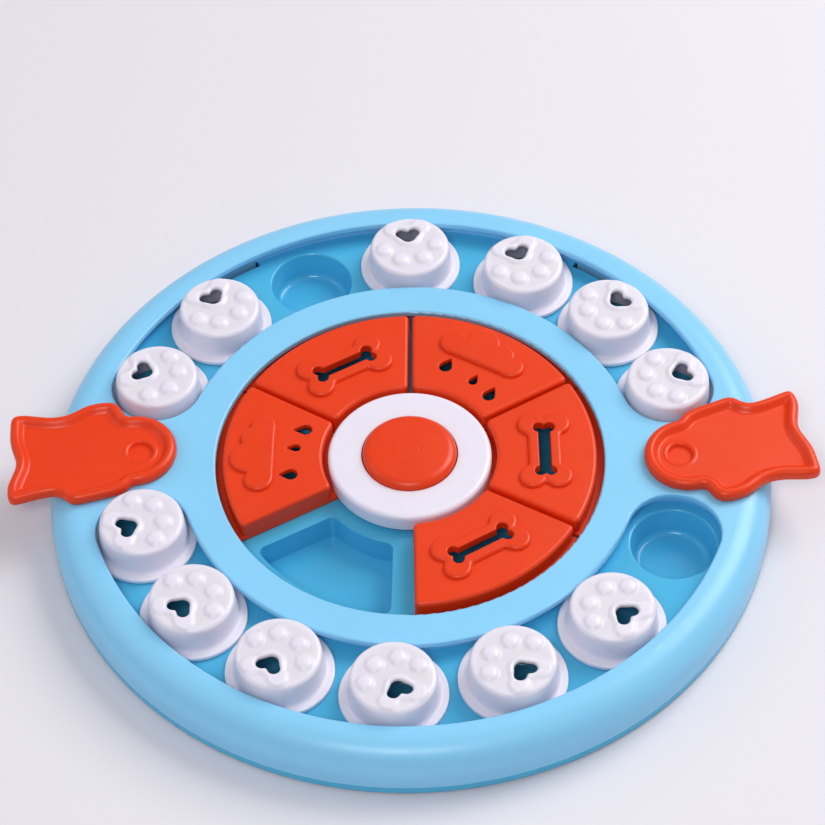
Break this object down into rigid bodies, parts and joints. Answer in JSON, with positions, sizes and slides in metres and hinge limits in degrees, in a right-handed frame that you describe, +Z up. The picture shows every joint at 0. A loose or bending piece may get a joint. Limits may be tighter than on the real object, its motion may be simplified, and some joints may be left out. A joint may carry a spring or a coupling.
{
  "type": "dog puzzle feeder toy",
  "caption": "Round treat puzzle tray with sliding paw caps in two curved channels, turning sector sliders with bones and clouds, a squeaker button and swinging fish covers.",
  "frame": {"origin": "middle of the tray on the table it stands on", "axes": "+Z up along the tray's axis; +X towards the right fish's pivot, through the bridge between the two channels; +Y towards the middle of the upper channel"},
  "size_m": [0.3128, 0.28, 0.0284],
  "materials": {
    "blue_shell": "satin moulded",
    "white_plastic": "satin moulded",
    "red_plastic": "satin moulded",
    "bulb": "soft matt",
    "screw_steel": "plated",
    "foot_rubber": "matt"
  },
  "bodies": {
    "tray": {"base_tray": "blue_shell", "top_cover": "blue_shell", "hub_cap": "white_plastic", "squeaker_bulb": "bulb", "squeaker_reed": "white_plastic", "hub_screws": "screw_steel", "cover_screws": "screw_steel", "rubber_feet": "foot_rubber"},
    "cap_01": {"paw_cap_01": "white_plastic"},
    "cap_02": {"paw_cap_02": "white_plastic"},
    "cap_03": {"paw_cap_03": "white_plastic"},
    "cap_04": {"paw_cap_04": "white_plastic"},
    "cap_05": {"paw_cap_05": "white_plastic"},
    "cap_06": {"paw_cap_06": "white_plastic"},
    "cap_07": {"paw_cap_07": "white_plastic"},
    "cap_08": {"paw_cap_08": "white_plastic"},
    "cap_09": {"paw_cap_09": "white_plastic"},
    "cap_10": {"paw_cap_10": "white_plastic"},
    "cap_11": {"paw_cap_11": "white_plastic"},
    "cap_12": {"paw_cap_12": "white_plastic"},
    "bone_1": {"bone_slider_1": "red_plastic"},
    "bone_2": {"bone_slider_2": "red_plastic"},
    "bone_3": {"bone_slider_3": "red_plastic"},
    "cloud_1": {"cloud_slider_1": "red_plastic"},
    "cloud_2": {"cloud_slider_2": "red_plastic"},
    "left_fish": {"fish_left": "red_plastic", "fish_screw_left": "screw_steel"},
    "right_fish": {"fish_right": "red_plastic", "fish_screw_right": "screw_steel"},
    "button": {"press_button": "red_plastic"}
  },
  "joints": [
    {"name": "cap_05_slide", "type": "hinge", "parent": "tray", "child": "cap_05", "pos_m": [0, 0, 0.0143], "axis": [0, 0, 1], "range_deg": [-23.3, 0]},
    {"name": "cap_06_slide", "type": "hinge", "parent": "tray", "child": "cap_06", "pos_m": [0, 0, 0.0143], "axis": [0, 0, 1], "range_deg": [-23.3, 0]},
    {"name": "cap_04_slide", "type": "hinge", "parent": "tray", "child": "cap_04", "pos_m": [0, 0, 0.0143], "axis": [0, 0, 1], "range_deg": [0, 22.2]},
    {"name": "cap_03_slide", "type": "hinge", "parent": "tray", "child": "cap_03", "pos_m": [0, 0, 0.0143], "axis": [0, 0, 1], "range_deg": [0, 22.2]},
    {"name": "cap_02_slide", "type": "hinge", "parent": "tray", "child": "cap_02", "pos_m": [0, 0, 0.0143], "axis": [0, 0, 1], "range_deg": [0, 22.2]},
    {"name": "cap_01_slide", "type": "hinge", "parent": "tray", "child": "cap_01", "pos_m": [0, 0, 0.0143], "axis": [0, 0, 1], "range_deg": [0, 22.2]},
    {"name": "cap_12_slide", "type": "hinge", "parent": "tray", "child": "cap_12", "pos_m": [0, 0, 0.0143], "axis": [0, 0, -1], "range_deg": [-23.4, 0]},
    {"name": "cap_11_slide", "type": "hinge", "parent": "tray", "child": "cap_11", "pos_m": [0, 0, 0.0143], "axis": [0, 0, -1], "range_deg": [-23.4, 0]},
    {"name": "cap_10_slide", "type": "hinge", "parent": "tray", "child": "cap_10", "pos_m": [0, 0, 0.0143], "axis": [0, 0, -1], "range_deg": [-23.4, 0]},
    {"name": "cap_09_slide", "type": "hinge", "parent": "tray", "child": "cap_09", "pos_m": [0, 0, 0.0143], "axis": [0, 0, -1], "range_deg": [-23.4, 0]},
    {"name": "cap_08_slide", "type": "hinge", "parent": "tray", "child": "cap_08", "pos_m": [0, 0, 0.0143], "axis": [0, 0, -1], "range_deg": [-23.4, 0]},
    {"name": "cap_07_slide", "type": "hinge", "parent": "tray", "child": "cap_07", "pos_m": [0, 0, 0.0143], "axis": [0, 0, -1], "range_deg": [-23.4, 0]},
    {"name": "bone_2_turn", "type": "hinge", "parent": "tray", "child": "bone_2", "pos_m": [0, 0, 0.0143], "axis": [0, 0, 1], "continuous": true},
    {"name": "cloud_1_turn", "type": "hinge", "parent": "tray", "child": "cloud_1", "pos_m": [0, 0, 0.0143], "axis": [0, 0, 1], "continuous": true},
    {"name": "bone_1_turn", "type": "hinge", "parent": "tray", "child": "bone_1", "pos_m": [0, 0, 0.0143], "axis": [0, 0, 1], "continuous": true},
    {"name": "cloud_2_turn", "type": "hinge", "parent": "tray", "child": "cloud_2", "pos_m": [0, 0, 0.0143], "axis": [0, 0, 1], "continuous": true},
    {"name": "bone_3_turn", "type": "hinge", "parent": "bone_2", "child": "bone_3", "pos_m": [0, 0, 0.0143], "axis": [0, 0, 1], "range_deg": [-62, 0]},
    {"name": "left_fish_swing", "type": "hinge", "parent": "tray", "child": "left_fish", "pos_m": [-0.1042, 0, 0.0223], "axis": [0, 0, 1], "range_deg": [-5, 8]},
    {"name": "right_fish_swing", "type": "hinge", "parent": "tray", "child": "right_fish", "pos_m": [0.1042, 0, 0.0223], "axis": [0, 0, -1], "range_deg": [-2, 116]},
    {"name": "button_press", "type": "slide", "parent": "tray", "child": "button", "axis": [0, 0, -1], "range_m": [0, 0.0035], "stiffness_N_per_m": 800, "deforming": ["squeaker_bulb"]}
  ],
  "couplings": [
    {"joint": "cap_06_slide", "follows": "cap_05_slide", "ratio": 1},
    {"joint": "cap_03_slide", "follows": "cap_04_slide", "ratio": 1},
    {"joint": "cap_02_slide", "follows": "cap_04_slide", "ratio": 1},
    {"joint": "cap_01_slide", "follows": "cap_04_slide", "ratio": 1},
    {"joint": "cap_11_slide", "follows": "cap_12_slide", "ratio": 1},
    {"joint": "cap_10_slide", "follows": "cap_12_slide", "ratio": 1},
    {"joint": "cap_09_slide", "follows": "cap_12_slide", "ratio": 1},
    {"joint": "cap_08_slide", "follows": "cap_12_slide", "ratio": 1},
    {"joint": "cap_07_slide", "follows": "cap_12_slide", "ratio": 1},
    {"joint": "cloud_1_turn", "follows": "bone_2_turn", "ratio": 1},
    {"joint": "bone_1_turn", "follows": "bone_2_turn", "ratio": 1},
    {"joint": "cloud_2_turn", "follows": "bone_2_turn", "ratio": 1}
  ]
}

Goal of the exercise:
Write the data back out verbatim.

Task response:
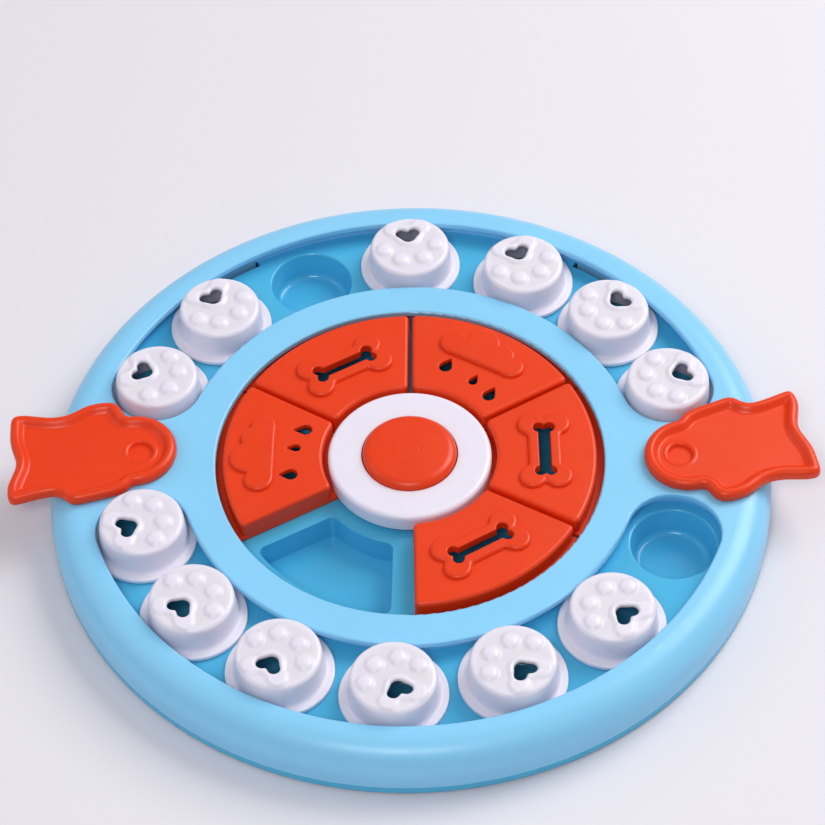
Break this object down into rigid bodies, parts and joints. Answer in JSON, with positions, sizes and slides in metres and hinge limits in degrees, in a right-handed frame that you describe, +Z up. The picture shows every joint at 0. A loose or bending piece may get a joint. Limits may be tighter than on the real object, its motion may be simplified, and some joints may be left out. A joint may carry a spring or a coupling.
{
  "type": "dog puzzle feeder toy",
  "caption": "Round treat puzzle tray with sliding paw caps in two curved channels, turning sector sliders with bones and clouds, a squeaker button and swinging fish covers.",
  "frame": {"origin": "middle of the tray on the table it stands on", "axes": "+Z up along the tray's axis; +X towards the right fish's pivot, through the bridge between the two channels; +Y towards the middle of the upper channel"},
  "size_m": [0.3128, 0.28, 0.0284],
  "materials": {
    "blue_shell": "satin moulded",
    "white_plastic": "satin moulded",
    "red_plastic": "satin moulded",
    "bulb": "soft matt",
    "screw_steel": "plated",
    "foot_rubber": "matt"
  },
  "bodies": {
    "tray": {"base_tray": "blue_shell", "top_cover": "blue_shell", "hub_cap": "white_plastic", "squeaker_bulb": "bulb", "squeaker_reed": "white_plastic", "hub_screws": "screw_steel", "cover_screws": "screw_steel", "rubber_feet": "foot_rubber"},
    "cap_01": {"paw_cap_01": "white_plastic"},
    "cap_02": {"paw_cap_02": "white_plastic"},
    "cap_03": {"paw_cap_03": "white_plastic"},
    "cap_04": {"paw_cap_04": "white_plastic"},
    "cap_05": {"paw_cap_05": "white_plastic"},
    "cap_06": {"paw_cap_06": "white_plastic"},
    "cap_07": {"paw_cap_07": "white_plastic"},
    "cap_08": {"paw_cap_08": "white_plastic"},
    "cap_09": {"paw_cap_09": "white_plastic"},
    "cap_10": {"paw_cap_10": "white_plastic"},
    "cap_11": {"paw_cap_11": "white_plastic"},
    "cap_12": {"paw_cap_12": "white_plastic"},
    "bone_1": {"bone_slider_1": "red_plastic"},
    "bone_2": {"bone_slider_2": "red_plastic"},
    "bone_3": {"bone_slider_3": "red_plastic"},
    "cloud_1": {"cloud_slider_1": "red_plastic"},
    "cloud_2": {"cloud_slider_2": "red_plastic"},
    "left_fish": {"fish_left": "red_plastic", "fish_screw_left": "screw_steel"},
    "right_fish": {"fish_right": "red_plastic", "fish_screw_right": "screw_steel"},
    "button": {"press_button": "red_plastic"}
  },
  "joints": [
    {"name": "cap_05_slide", "type": "hinge", "parent": "tray", "child": "cap_05", "pos_m": [0, 0, 0.0143], "axis": [0, 0, 1], "range_deg": [-23.3, 0]},
    {"name": "cap_06_slide", "type": "hinge", "parent": "tray", "child": "cap_06", "pos_m": [0, 0, 0.0143], "axis": [0, 0, 1], "range_deg": [-23.3, 0]},
    {"name": "cap_04_slide", "type": "hinge", "parent": "tray", "child": "cap_04", "pos_m": [0, 0, 0.0143], "axis": [0, 0, 1], "range_deg": [0, 22.2]},
    {"name": "cap_03_slide", "type": "hinge", "parent": "tray", "child": "cap_03", "pos_m": [0, 0, 0.0143], "axis": [0, 0, 1], "range_deg": [0, 22.2]},
    {"name": "cap_02_slide", "type": "hinge", "parent": "tray", "child": "cap_02", "pos_m": [0, 0, 0.0143], "axis": [0, 0, 1], "range_deg": [0, 22.2]},
    {"name": "cap_01_slide", "type": "hinge", "parent": "tray", "child": "cap_01", "pos_m": [0, 0, 0.0143], "axis": [0, 0, 1], "range_deg": [0, 22.2]},
    {"name": "cap_12_slide", "type": "hinge", "parent": "tray", "child": "cap_12", "pos_m": [0, 0, 0.0143], "axis": [0, 0, -1], "range_deg": [-23.4, 0]},
    {"name": "cap_11_slide", "type": "hinge", "parent": "tray", "child": "cap_11", "pos_m": [0, 0, 0.0143], "axis": [0, 0, -1], "range_deg": [-23.4, 0]},
    {"name": "cap_10_slide", "type": "hinge", "parent": "tray", "child": "cap_10", "pos_m": [0, 0, 0.0143], "axis": [0, 0, -1], "range_deg": [-23.4, 0]},
    {"name": "cap_09_slide", "type": "hinge", "parent": "tray", "child": "cap_09", "pos_m": [0, 0, 0.0143], "axis": [0, 0, -1], "range_deg": [-23.4, 0]},
    {"name": "cap_08_slide", "type": "hinge", "parent": "tray", "child": "cap_08", "pos_m": [0, 0, 0.0143], "axis": [0, 0, -1], "range_deg": [-23.4, 0]},
    {"name": "cap_07_slide", "type": "hinge", "parent": "tray", "child": "cap_07", "pos_m": [0, 0, 0.0143], "axis": [0, 0, -1], "range_deg": [-23.4, 0]},
    {"name": "bone_2_turn", "type": "hinge", "parent": "tray", "child": "bone_2", "pos_m": [0, 0, 0.0143], "axis": [0, 0, 1], "continuous": true},
    {"name": "cloud_1_turn", "type": "hinge", "parent": "tray", "child": "cloud_1", "pos_m": [0, 0, 0.0143], "axis": [0, 0, 1], "continuous": true},
    {"name": "bone_1_turn", "type": "hinge", "parent": "tray", "child": "bone_1", "pos_m": [0, 0, 0.0143], "axis": [0, 0, 1], "continuous": true},
    {"name": "cloud_2_turn", "type": "hinge", "parent": "tray", "child": "cloud_2", "pos_m": [0, 0, 0.0143], "axis": [0, 0, 1], "continuous": true},
    {"name": "bone_3_turn", "type": "hinge", "parent": "bone_2", "child": "bone_3", "pos_m": [0, 0, 0.0143], "axis": [0, 0, 1], "range_deg": [-62, 0]},
    {"name": "left_fish_swing", "type": "hinge", "parent": "tray", "child": "left_fish", "pos_m": [-0.1042, 0, 0.0223], "axis": [0, 0, 1], "range_deg": [-5, 8]},
    {"name": "right_fish_swing", "type": "hinge", "parent": "tray", "child": "right_fish", "pos_m": [0.1042, 0, 0.0223], "axis": [0, 0, -1], "range_deg": [-2, 116]},
    {"name": "button_press", "type": "slide", "parent": "tray", "child": "button", "axis": [0, 0, -1], "range_m": [0, 0.0035], "stiffness_N_per_m": 800, "deforming": ["squeaker_bulb"]}
  ],
  "couplings": [
    {"joint": "cap_06_slide", "follows": "cap_05_slide", "ratio": 1},
    {"joint": "cap_03_slide", "follows": "cap_04_slide", "ratio": 1},
    {"joint": "cap_02_slide", "follows": "cap_04_slide", "ratio": 1},
    {"joint": "cap_01_slide", "follows": "cap_04_slide", "ratio": 1},
    {"joint": "cap_11_slide", "follows": "cap_12_slide", "ratio": 1},
    {"joint": "cap_10_slide", "follows": "cap_12_slide", "ratio": 1},
    {"joint": "cap_09_slide", "follows": "cap_12_slide", "ratio": 1},
    {"joint": "cap_08_slide", "follows": "cap_12_slide", "ratio": 1},
    {"joint": "cap_07_slide", "follows": "cap_12_slide", "ratio": 1},
    {"joint": "cloud_1_turn", "follows": "bone_2_turn", "ratio": 1},
    {"joint": "bone_1_turn", "follows": "bone_2_turn", "ratio": 1},
    {"joint": "cloud_2_turn", "follows": "bone_2_turn", "ratio": 1}
  ]
}